Ski touring covers a wide spectrum and there is an ever increasing range of gear which goes with it. Below is a basic guide to the different forms, with their more usual designations.

Cross-country:

Low-level skiing on narrow light-weight skis, with no metal edge. Boots are trainer-type shoes, with a bar built into the toe which clips onto the binding on the ski. Abroad, such as Norway or Austria, tracks in the snow are made by a machine, and the skis run in the tracks. Here, tracks are rarely cut, Glenmore Forest and Clashindarroch, when conditions allow). Progress is by a sort of bouncing run, with long poles to help you push. Being lightweight, it can be fast, but you can also go at your own speed.

Nordic:

Effectively hill-walking with skis. The skis are heavier, with a sharp metal edge. Boots are either a heavy leather “walking-boot” type or a plastic boot, with plenty of flex.

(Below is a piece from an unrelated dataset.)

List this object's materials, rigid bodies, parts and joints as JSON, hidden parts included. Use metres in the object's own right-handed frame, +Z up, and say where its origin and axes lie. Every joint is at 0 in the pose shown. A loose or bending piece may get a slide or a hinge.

The ski binding can be either a clip which holds the front of the toe (of the boot) or a cable binding, which has a wire which goes round the heel of the boot. In Scotland, you would normally have “skins” which are like long strips of velvet which you stick to the bottom of the skis. These enable you to walk up a snow slope, with your skis on, you then take them off to ski the downhill bits. In Norway, where the snow is colder and dryer, and the hills tend to be less steep, wax is applied to the base of the ski, which allows enough grip on the snow to progress uphill, but will also slide over the snow when you ski downhill. Poles are shorter and stronger than for cross-country. In suitable snow, all the normal downhill turns – snow-plough, stem, parallel – are possible on Nordic skis, as well as the iconic telemark turn (the one where you go down on one knee).

Telemarking: 

This is skiing focussed on using the Telemark turn. Modern telemark skis are often heavier than for traditional Nordic, are wider, softer and more curved to help in quick rythmic turns. Modern bindings are heavier, releasable and have riser plates under them. New boots are plastic, taller and with more of a forward angle to them, but with a walk mode to make them better for walking in.  Poles would be more like downhill poles.

Ski Mountaineering:

This is alpine touring – enabling skiing on steeper slopes. The equipment is heavier again, more like downhill skiing. The boots would be a stiff plastic boot with vibram sole, with a ski mode and walk mode, and capable of a rigid crampon. The bindings are releasable, and have an adjustment which can be flipped up to support the heel of the boot when climbing. The peg is put down again and the heel clipped down to the binding for downhill skiing. A ski-crampon called harschisen can be used to cross and ascend hard ice.